* **TO DO**
Extract the first line through the line containing "screw_sink_d = 11.5; // [9:0.5:13]" from the listing below, exactly as written.
◇ ◇ ◇ ◇
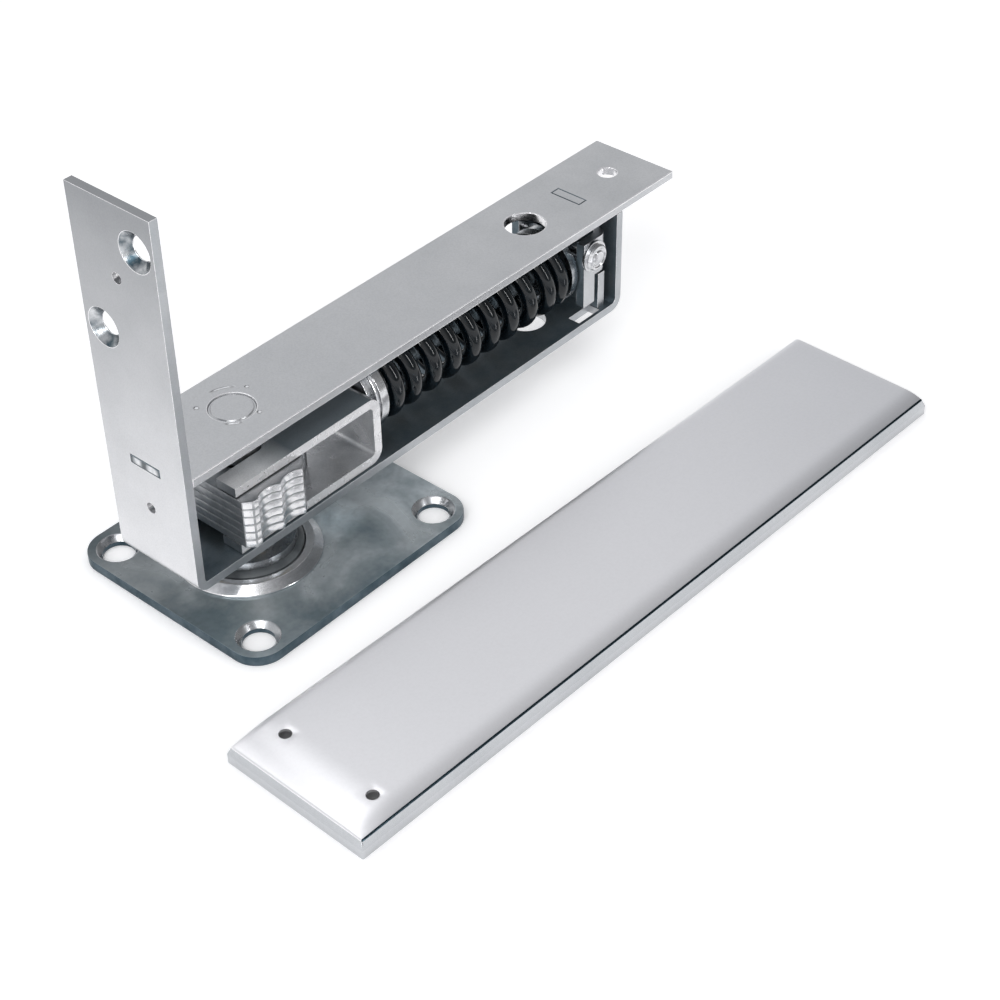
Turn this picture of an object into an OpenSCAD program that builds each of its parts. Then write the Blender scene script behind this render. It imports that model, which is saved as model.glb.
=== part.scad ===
// Floor spring for a swinging door: a floor plate with a fixed cam stack, and a sprung arm frame.
// Millimetres. The origin is on the pivot axis at the underside of the floor plate, +Z is up,
// and the arm runs along +X with the door closed.

/* [Floor plate] */
// Length of the floor plate along the arm
plate_l = 80; // [74:1:96]
// Width of the floor plate
plate_w = 68; // [60:1:84]
// Thickness of the floor plate
plate_t = 3; // [2.5:0.5:5]
// Distance from the pivot to the middle of the floor plate
plate_shift = 10.5; // [6:0.5:14]
// Radius of the plate's corners
plate_corner_r = 8; // [3:1:12]
// Screw spacing along the arm
screw_dx = 64; // [60:1:70]
// Screw spacing across the arm
screw_dy = 52; // [46:1:56]
// Through hole for a floor screw
screw_hole_d = 8.3; // [5:0.1:8.5]
// Countersink of a floor screw
screw_sink_d = 11.5; // [9:0.5:13]

/* [Thrust bearing] */
// Outer radius of the hub cup's rim
cup_rim_r = 17.2; // [16:0.2:20]
// Height of the hub cup above the plate
cup_h = 2.5; // [2.4:0.1:4]
// Radius of the ring of balls
ball_ring_r = 11; // [10.5:0.1:11.4]
// Radius of a thrust ball
ball_r = 1.5; // [1.3:0.1:1.6]
// Number of thrust balls
ball_count = 16; // [8:1:18]

/* [Spindle and cam] */
// Radius of the fixed spindle
spindle_r = 6; // [5.5:0.1:6]
// Half width across the spindle's two flats
flat_half = 4.6; // [4.2:0.1:4.8]
// Thickness of one cam plate
lam_t = 2.4; // [2:0.1:2.4]
// Distance from the pivot to the cam's flat front
cam_front = 13.2; // [12:0.2:15]
// Half width of the cam between its scallops
cam_half_w = 17.3; // [16.5:0.1:17.4]
// Chamfer on the cam's front corners
cam_chamfer = 2; // [1:0.25:3]
// Radius of the two hold-open scallops on each side
scallop_r = 5.7; // [5.3:0.1:6.5]
// Depth of a hold-open scallop
scallop_depth = 1.5; // [1:0.1:1.8]
// How far the yoke travels in a quarter turn
cam_lift = 10; // [6:0.5:10]

/* [Roller and yoke] */
// Radius of the roller
roller_r = 5.2; // [4.6:0.1:5.2]
// Distance from the pivot to the roller with the door closed
roller_x = 16; // [15.5:0.1:16]
// Radius of the roller's pin
roller_pin_r = 2.5; // [2:0.1:2.8]
// Half width of the yoke
yoke_half_w = 13.3; // [11:0.1:13.6]
// Thickness of the yoke
yoke_t = 2.6; // [2:0.1:2.6]
// Outer face of the yoke's back
yoke_back_x = 37.5; // [37.5:0.5:40]
// Half width of the slot in each yoke arm
fork_half = 6.6; // [6.4:0.1:7]

/* [Arm frame] */
// Width of the bent strap and of the top plate
strap_w = 28; // [28:0.5:34]
// Thickness of the bent strap and of the top plate
strap_t = 2.5; // [2:0.25:3]
// Gap between the floor plate and the bottom strap
floor_gap = 11; // [10.5:0.25:14]
// Distance from the pivot to the face of the jamb strap
jamb_x = 28.5; // [27:0.5:34]
// Height of the jamb strap above the floor
jamb_top = 119.7; // [100:0.1:140]
// Distance from the pivot to the outer face of the end wall
end_x = 136.5; // [136.5:0.5:160]
// Clear height inside the arm frame
clear_h = 29.2; // [29.2:0.2:34]
// How far the top plate reaches past the end wall
tail_l = 23; // [15:1:40]
// Outer radius of the bend under the jamb strap
jamb_bend_r = 3.5; // [3:0.25:5]
// Outer radius of the bend under the end wall
end_bend_r = 4; // [3.5:0.25:6]

/* [Frame holes] */
// Sight hole through the top plate and the bottom strap
sight_hole_d = 11.6; // [6:0.1:14]
// Distance from the end wall's outer face back to the sight hole
sight_hole_back = 25.8; // [20:0.1:32]
// Distance from the end wall's outer face to the door screw hole
tail_hole_out = 10.4; // [6:0.1:18]
// Door screw hole in the top plate's overhang
tail_hole_d = 5.5; // [4:0.1:7]
// Through hole for a jamb screw
jamb_hole_d = 6; // [4:0.1:7]
// Countersink of a jamb screw
jamb_sink_d = 10.5; // [8:0.1:11]
// Sideways offset of each jamb screw from the middle line
jamb_hole_side = 7.65; // [0:0.05:8]
// Distance from the top of the jamb strap down to the upper screw
jamb_hole_drop = 10.2; // [8:0.1:16]
// Height between the two jamb screws
jamb_hole_dz = 26.1; // [20:0.1:32]
// Locating hole in the jamb strap
nail_hole_d = 3; // [2:0.1:4]

/* [Spring and guide] */
// Outer radius of the spring
coil_r = 12; // [11:0.1:12]
// Radius of the spring's wire
wire_r = 2.4; // [2:0.1:2.4]
// Turns between the two closed end turns
open_turns = 7.6; // [6:0.1:7.6]
// Radius of the guide rod
rod_r = 3.2; // [2.8:0.1:3.2]
// Distance from the end bracket back to the face that the spring pushes against
seat_back = 10.7; // [10.2:0.1:11.2]
// Distance from the end wall's outer face back to the end bracket
bracket_back = 8.3; // [8.3:0.1:12]

/* [Loose cover] */
// Length of the cover
cover_l = 221; // [180:1:260]
// Width of the cover
cover_w = 45; // [36:0.1:60]
// Height of the cover
cover_h = 6.3; // [5.8:0.1:12]
// Wall of the cover
cover_wall = 1; // [0.8:0.1:1.5]
// Radius of the cover's outer edges
cover_edge_r = 2.5; // [2:0.1:4]
// Screw hole in the cover
cover_hole_d = 3.3; // [3:0.1:5]

/* [Hidden] */
fine = 64;
over = 1;
fit = 0.05;
running = 0.1;
air = 0.3;
pi = 3.14159265;

strap_z = plate_t + floor_gap;
strap_top = strap_z + strap_t;
lid_z = strap_top + clear_h;
lid_top = lid_z + strap_t;
half_w = strap_w / 2;
axis_z = strap_top + clear_h / 2;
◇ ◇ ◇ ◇
* **SOLVED PROBLEM**
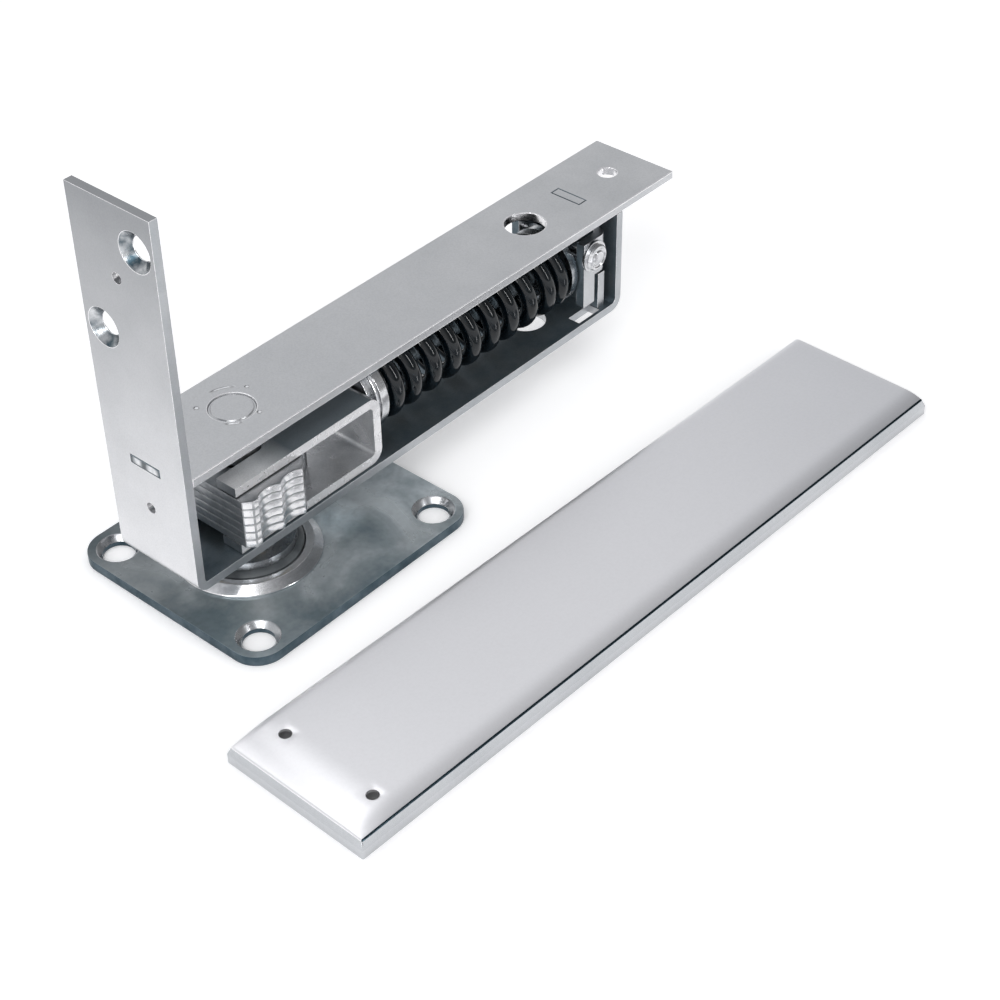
Turn this picture of an object into an OpenSCAD program that builds each of its parts. Then write the Blender scene script behind this render. It imports that model, which is saved as model.glb.
=== part.scad ===
// Floor spring for a swinging door: a floor plate with a fixed cam stack, and a sprung arm frame.
// Millimetres. The origin is on the pivot axis at the underside of the floor plate, +Z is up,
// and the arm runs along +X with the door closed.

/* [Floor plate] */
// Length of the floor plate along the arm
plate_l = 80; // [74:1:96]
// Width of the floor plate
plate_w = 68; // [60:1:84]
// Thickness of the floor plate
plate_t = 3; // [2.5:0.5:5]
// Distance from the pivot to the middle of the floor plate
plate_shift = 10.5; // [6:0.5:14]
// Radius of the plate's corners
plate_corner_r = 8; // [3:1:12]
// Screw spacing along the arm
screw_dx = 64; // [60:1:70]
// Screw spacing across the arm
screw_dy = 52; // [46:1:56]
// Through hole for a floor screw
screw_hole_d = 8.3; // [5:0.1:8.5]
// Countersink of a floor screw
screw_sink_d = 11.5; // [9:0.5:13]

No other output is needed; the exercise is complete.